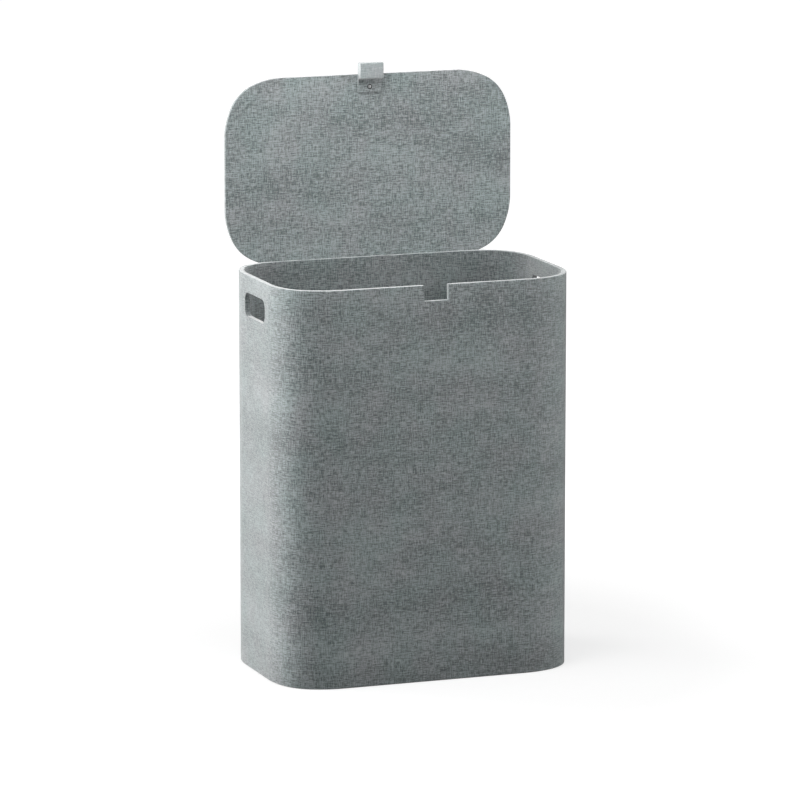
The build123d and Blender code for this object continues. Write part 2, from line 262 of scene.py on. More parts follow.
def dust_cloth():
    finish = Finish("dust_cloth")
    place = position(finish)
    dots = finish.node("ShaderNodeTexVoronoi", {}, {"Vector": place, "Scale": 520.0, "Randomness": 0.25})
    weld = finish.node("ShaderNodeClamp", {}, {0: (dots - 0.3) * 4.0})
    fibre = solid_noise(finish, place, 1500)
    colour = finish.mix(weld * 0.6 + fibre * 0.4, (0.02, 0.02, 0.022, 1), (0.075, 0.076, 0.08, 1))
    height = weld + fibre * 0.4
    bump = finish.node("ShaderNodeBump", {}, {"Strength": 0.6, "Distance": 0.15 * mm, "Height": height})
    return finish.surface({"Base Color": colour, "Roughness": 0.92 - fibre * 0.1, "Normal": bump})


def steel(name, dark, light, metallic, roughness):
    finish = Finish(name)
    place = position(finish)
    marks = solid_noise(finish, place, (300, 4000, 4000))
    spots = solid_noise(finish, place, 700)
    worn = finish.node("ShaderNodeClamp", {}, {0: (spots - 0.5) * 4.0 + 0.3})
    colour = finish.mix(worn, (*dark, 1), (*light, 1))
    bump = finish.node("ShaderNodeBump", {}, {"Strength": 0.25, "Distance": 0.02 * mm, "Height": marks})
    rough = roughness + (marks - 0.5) * 0.15 + (spots - 0.5) * 0.12
    inputs = {"Base Color": colour, "Metallic": metallic, "Roughness": rough, "Normal": bump}
    return finish.surface(inputs)


board = fibreboard()
under_cloth = dust_cloth()
plated_steel = steel("plated_steel", (0.55, 0.55, 0.54), (0.68, 0.68, 0.66), 1.0, 0.3)
# The tab's screw: darker than the plated hinges, painted shade under the tab's head.
dull_painted_shade_steel = steel("dull_painted_shade_steel", (0.26, 0.27, 0.27), (0.36, 0.37, 0.37), 1.0, 0.5)
black_steel = steel("blackened_steel", (0.012, 0.012, 0.013), (0.045, 0.045, 0.047), 0.4, 0.42)

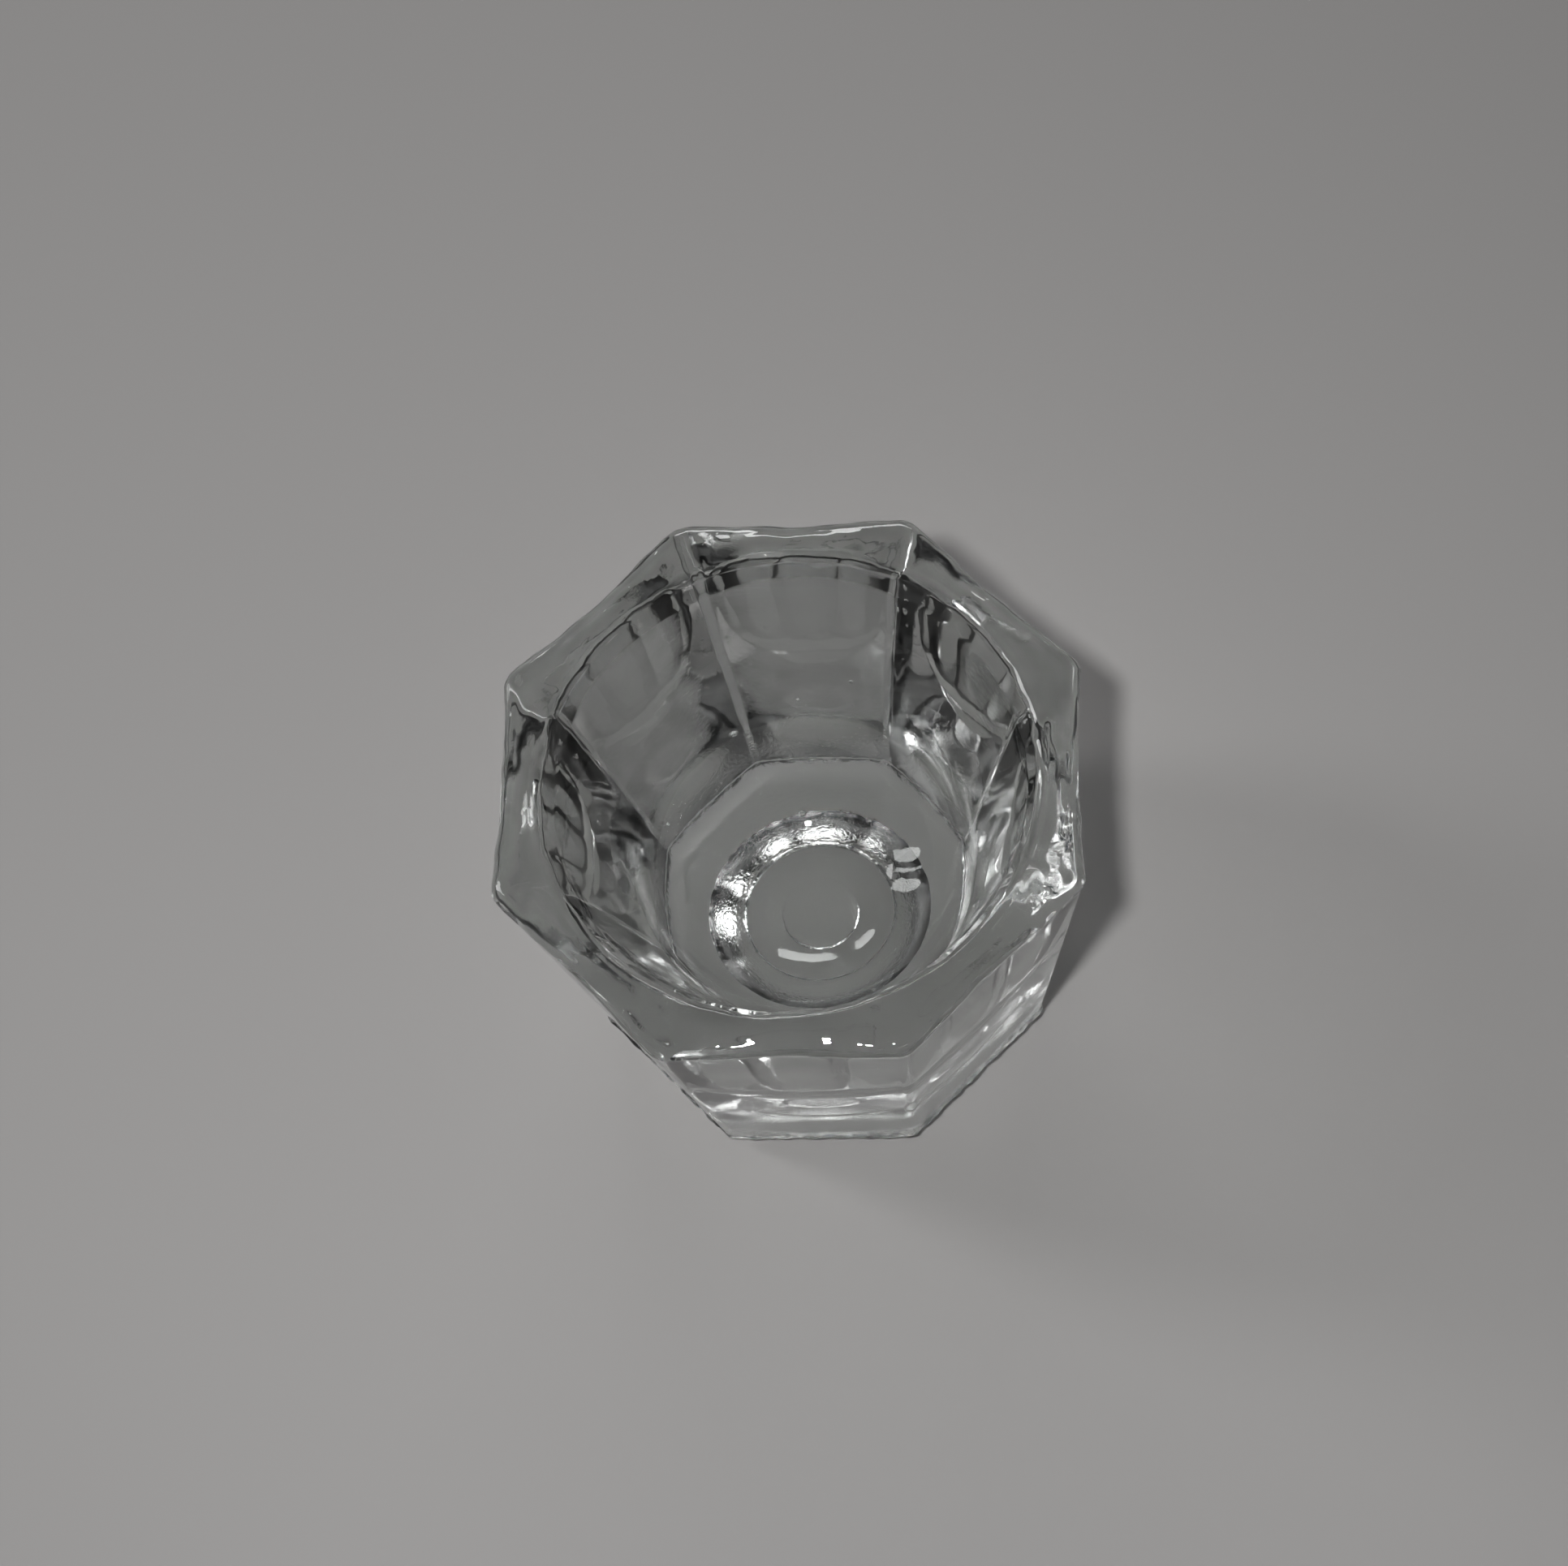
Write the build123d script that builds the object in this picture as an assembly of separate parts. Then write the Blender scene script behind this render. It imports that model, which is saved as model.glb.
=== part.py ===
"""Octagonal pressed-glass cup for a nail desk, in millimetres, +Z up, origin at the foot's centre.

The cup is one piece of clear glass. Eight flat facets lean in from a thick, rounded lip to a
smaller foot. A round, bowl-bottomed cavity is pressed in from above, and a coned hollow under the
foot leaves a flat ring to stand on.
"""

import os
from math import atan2, cos, degrees, radians, sin, sqrt, tan

from build123d import *

# Outside
height = 31.0                 # foot to the top of the lip
rim_across_flats = 40.0       # facet to facet, at the lip
foot_across_flats = 32.5      # facet to facet, at the foot
sides = 8
corner_radius = 1.5           # rounding of the upright edges between facets
lip_outer_radius = 0.9        # fire-polished outer edge of the lip
foot_edge_radius = 0.7        # outer edge of the foot

# Cavity
lip_width = 3.2               # glass at the lip, from a facet to the mouth
lip_inner_radius = 0.8        # fire-polished inner edge of the lip
cavity_draft = 16.0           # degrees that the cavity's wall leans in
bowl_radius = 11.0            # rounding from the wall into the floor
bowl_flat_radius = 0.5        # least flat left in the middle of the bowl
floor_thickness = 4.2         # least glass between the cavity and the hollow under the foot

# Hollow under the foot
foot_ring_width = 6.8         # flat glass that rests on the table, at a facet
hollow_depth = 3.0            # foot to the edge of the hollow's roof
hollow_slope = 45.0           # degrees that the hollow's wall rises from the table
roof_rise = 0.8               # how far the roof is domed up in its middle
roof_edge_radius = 0.8        # rounding between the hollow's wall and its roof
pad_radius = 3.0              # plain round pad in the middle of the roof
pad_drop = 0.3                # how far the pad's face stands down from the top of the roof

# Line left by the mould around the body, above the foot
seam_height = 2.0             # foot to the middle of the line
seam_width = 0.35
seam_proud = 0.1

# Worked out from the values above
mouth_radius = rim_across_flats / 2 - lip_width
hollow_radius = foot_across_flats / 2 - foot_ring_width
roof_top = hollow_depth + roof_rise
cavity_floor = roof_top + floor_thickness


def octagon_at(z, proud=0.0):
    """The outside of the body as a flat section at height z, grown outward by proud."""
    across_flats = foot_across_flats + (rim_across_flats - foot_across_flats) * z / height
    with BuildSketch(Plane.XY.offset(z)) as section:
        RegularPolygon(across_flats / 2 + proud, sides, major_radius=False, rotation=180 / sides)
    return section.sketch


def faceted_body():
    """The solid block of glass, drawn up from the foot with its draft, then its edges rounded."""
    draft = degrees(atan2(rim_across_flats - foot_across_flats, 2 * height))
    body = extrude(octagon_at(0), height, dir=(0, 0, 1), taper=-draft)
    upright = body.edges().filter_by(lambda edge: edge.bounding_box().size.Z > height / 2)
    body = fillet(upright, corner_radius)
    body = fillet(body.faces().sort_by(Axis.Z)[-1].edges(), lip_outer_radius)
    return fillet(body.faces().sort_by(Axis.Z)[0].edges(), foot_edge_radius)


def mould_line():
    """The low line that the mould's base plate leaves on the facets and corners."""
    band = extrude(octagon_at(seam_height, seam_proud), seam_width / 2, both=True)
    return fillet(band.edges().filter_by(Axis.Z), corner_radius)


def cavity():
    """The room inside: a leaning wall, then a bowl, turned about the cup's axis."""
    draft = radians(cavity_draft)
    room = mouth_radius - (height - cavity_floor) * tan(draft) - bowl_flat_radius
    bowl = min(bowl_radius, room / (1 / cos(draft) - tan(draft)))
    bowl_z = cavity_floor + bowl
    bowl_r = mouth_radius - (height - bowl_z) * tan(draft) - bowl / cos(draft)
    wall_foot = (bowl_r + bowl * cos(draft), bowl_z - bowl * sin(draft))
    halfway = radians(45 + cavity_draft / 2)
    bowl_middle = (bowl_r + bowl * cos(halfway), bowl_z - bowl * sin(halfway))
    with BuildPart() as inside:
        with BuildSketch(Plane.XZ):
            with BuildLine():
                Line((0, cavity_floor), (bowl_r, cavity_floor))
                ThreePointArc((bowl_r, cavity_floor), bowl_middle, wall_foot)
                Polyline(wall_foot, (mouth_radius, height), (0, height), (0, cavity_floor))
            make_face()
        revolve(axis=Axis.Z)
    return inside.part


def foot_hollow():
    """The coned hollow under the foot, with its domed roof and the plain pad in the middle."""
    roof_radius = hollow_radius - hollow_depth / tan(radians(hollow_slope))
    dome_radius = (roof_radius**2 + roof_rise**2) / (2 * roof_rise)
    half_r = roof_radius / 2
    half_z = roof_top - dome_radius + sqrt(dome_radius**2 - half_r**2)
    with BuildPart() as hollow:
        with BuildSketch(Plane.XZ) as profile:
            with BuildLine():
                Polyline((0, roof_top), (0, 0), (hollow_radius, 0), (roof_radius, hollow_depth))
                ThreePointArc((roof_radius, hollow_depth), (half_r, half_z), (0, roof_top))
            make_face()
            fillet(profile.vertices().sort_by_distance((roof_radius, hollow_depth))[0], roof_edge_radius)
        revolve(axis=Axis.Z)
    pad = Pos(0, 0, roof_top - pad_drop) * Cylinder(
        pad_radius, pad_drop, align=(Align.CENTER, Align.CENTER, Align.MIN)
    )
    return hollow.part - pad


def glass_cup():
    """The finished cup."""
    cup = faceted_body() + mould_line() - cavity() - foot_hollow()
    lip = cup.faces().filter_by(Axis.Z).sort_by(Axis.Z)[-1]
    mouth = lip.inner_wires()[0].edges()
    return fillet(mouth, lip_inner_radius)


os.makedirs("parts", exist_ok=True)
export_step(glass_cup(), "parts/glass_cup.step")
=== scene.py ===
# %% [markdown]
# # A pressed-glass octagonal cup for a nail desk
#
# This lesson builds one small cup of clear pressed glass, thick-walled and heavy for its size.
# Eight flat facets lean in from a fire-polished lip to a smaller foot, and a round bowl is pressed
# into the top. Clear glass hides nothing: each wave and grain of its skin bends the light, so most
# of the work is in the surface. The lesson starts by loading the measured model as a fixed frame.

# %% Load the frame and keep its box
from math import atan, cos, hypot, pi, radians, sin, sqrt, tan

import bmesh
import bpy
from mathutils import Matrix, Vector


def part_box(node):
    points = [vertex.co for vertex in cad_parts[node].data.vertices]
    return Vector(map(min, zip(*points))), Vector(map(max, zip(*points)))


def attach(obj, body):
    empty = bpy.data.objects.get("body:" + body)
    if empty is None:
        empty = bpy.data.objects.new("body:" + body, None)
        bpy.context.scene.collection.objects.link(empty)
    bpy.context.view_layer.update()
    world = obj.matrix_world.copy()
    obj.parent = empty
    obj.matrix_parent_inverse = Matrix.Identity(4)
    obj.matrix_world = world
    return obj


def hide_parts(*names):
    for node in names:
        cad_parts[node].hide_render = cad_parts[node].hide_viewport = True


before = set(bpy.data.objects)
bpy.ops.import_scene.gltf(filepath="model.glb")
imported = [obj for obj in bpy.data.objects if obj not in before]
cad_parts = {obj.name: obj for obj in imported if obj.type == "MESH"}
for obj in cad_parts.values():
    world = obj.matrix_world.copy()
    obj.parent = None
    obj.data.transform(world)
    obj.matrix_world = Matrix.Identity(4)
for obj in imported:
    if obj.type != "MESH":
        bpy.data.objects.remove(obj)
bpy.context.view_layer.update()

cup_low, cup_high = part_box("glass_cup")
MM = 0.001
print("cup box in mm", [round(v / MM, 2) for v in (*cup_low, *cup_high)])

# %% [markdown]
# ## The camera and the light
#
# The camera looks down into the cup from in front, tipped a little to one side. A real bench lamp
# for glass is small and stands close to the lens: its light goes through the bowl to the table
# under the foot and comes straight back. So the key light is a small disc just left of the camera. Two
# larger lamps, one at the left and one behind, put bright streaks in the lip and the bowl. The room
# around is kept dim, which gives the glass its dark edges.

# %% Camera and lamps
LENS = 64.37                      # mm, on the usual 36 mm wide sensor
LOOK_AZIMUTH, LOOK_ELEVATION, LOOK_ROLL = radians(14.239), radians(64.948), radians(-14.373)
LOOK_SIDE, LOOK_UP, LOOK_AWAY = 0.139 * MM, 0.491 * MM, 189.98 * MM

back = Vector((sin(LOOK_AZIMUTH) * cos(LOOK_ELEVATION),
               -cos(LOOK_AZIMUTH) * cos(LOOK_ELEVATION),
               sin(LOOK_ELEVATION)))
level = Vector((0, 0, 1)).cross(back).normalized()
right = cos(LOOK_ROLL) * level + sin(LOOK_ROLL) * back.cross(level)
up = back.cross(right)
lip_centre = Vector((0, 0, cup_high.z))
eye = lip_centre - LOOK_SIDE * right - LOOK_UP * up + LOOK_AWAY * back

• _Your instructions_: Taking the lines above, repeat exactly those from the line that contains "lip = cup.faces().filter_by(Axis.Z).sort_by(Axis.Z)[-1]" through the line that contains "points = [vertex.co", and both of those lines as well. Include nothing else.

• _Task response_:
    lip = cup.faces().filter_by(Axis.Z).sort_by(Axis.Z)[-1]
    mouth = lip.inner_wires()[0].edges()
    return fillet(mouth, lip_inner_radius)


os.makedirs("parts", exist_ok=True)
export_step(glass_cup(), "parts/glass_cup.step")
=== scene.py ===
# %% [markdown]
# # A pressed-glass octagonal cup for a nail desk
#
# This lesson builds one small cup of clear pressed glass, thick-walled and heavy for its size.
# Eight flat facets lean in from a fire-polished lip to a smaller foot, and a round bowl is pressed
# into the top. Clear glass hides nothing: each wave and grain of its skin bends the light, so most
# of the work is in the surface. The lesson starts by loading the measured model as a fixed frame.

# %% Load the frame and keep its box
from math import atan, cos, hypot, pi, radians, sin, sqrt, tan

import bmesh
import bpy
from mathutils import Matrix, Vector


def part_box(node):
    points = [vertex.co for vertex in cad_parts[node].data.vertices]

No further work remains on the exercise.